As ladeiras de Ouro Preto me causaram um efeito devastador. Para o bem, entendam. A afeição com a cidade e sua história foi instantânea. Não estamos acostumados a viver a história, apenas a ouvir falar por alto, sem muita alteração, passar de ano é o que importa. Quando você olha para o abismo, o abismo olha para você. Talvez este seja o sentimento de quem evita a história: que ela ressurja para cortar-lhe as pernas.

O casario, as artes em pedra-sabão, o grito de resistência da escravidão, a inconfidência e uma das passagens mais importantes de nossa recente – e talvez ainda inexistente – nação.

Em BH, fui levado ao Bar Museu Clube da Esquina.
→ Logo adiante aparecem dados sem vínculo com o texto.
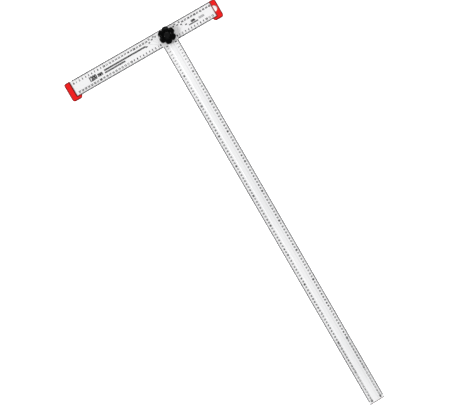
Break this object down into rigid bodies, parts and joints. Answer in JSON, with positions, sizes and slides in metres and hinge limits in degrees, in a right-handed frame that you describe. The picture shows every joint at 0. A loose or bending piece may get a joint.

No violão e na voz, Rodrigo Borges, sobrinho de Lô, acompanhado por Ian Guedes, filho de Beto, na guitarra. E aí, é de se imaginar que foi a amizade nova de amigos agregados, aquela música, a sorte de conseguir a melhor mesa mesmo sem reserva – muito obrigado a quem quer que tenha desistido de ir –, o público que se levantou e dançou e cantou, a lembrança de meu pai ouvindo Milton Nascimento numa manhã de um fim-de-semana qualquer, de minha mãe e sua adoração por “Txai”, álbum ícone do maior crooner brasileiro, das várias cervejas que libertaram suscetibilidade.

Tudo junto.

E me emocionei: chorei.

Virei-me para o lado humano das Minas Gerais e tomei um tapa na cara: até que enfim!

Aprendi que de prosa o mineiro entende e dá aula. Ofereci um dedo de prosa a um mineiro e, quando me dei conta, já tinha me levado o braço todo.

Foram muitas os contos, os causos, as vidas, os afagos.

A terra onde mora o diminutivo: um negocin, um cafezin. Ói. Trem bão demais. Onde as palavras são comidas com torresmo e frango ao molho pardo. Pondôni: decifra-me ou espere o próximo.

Como não gostar de um lugar assim?

Na volta para a metrópole cuspidora de fumaça, o alívio de ter conseguido voltar. Ao que se sucede um incômodo, por que voltar, afinal?

Lembro-me da placa a gritar: “GALO”.

Na próxima vez em Belzonte, quero poder ir a um jogo do Atlético no Horto e quando a horda gritar ensandecida “Gaaaaaaaaaalooooooooooo”, eu levanto, mãos erguidas em saudação, “Obrigado! Obrigado!”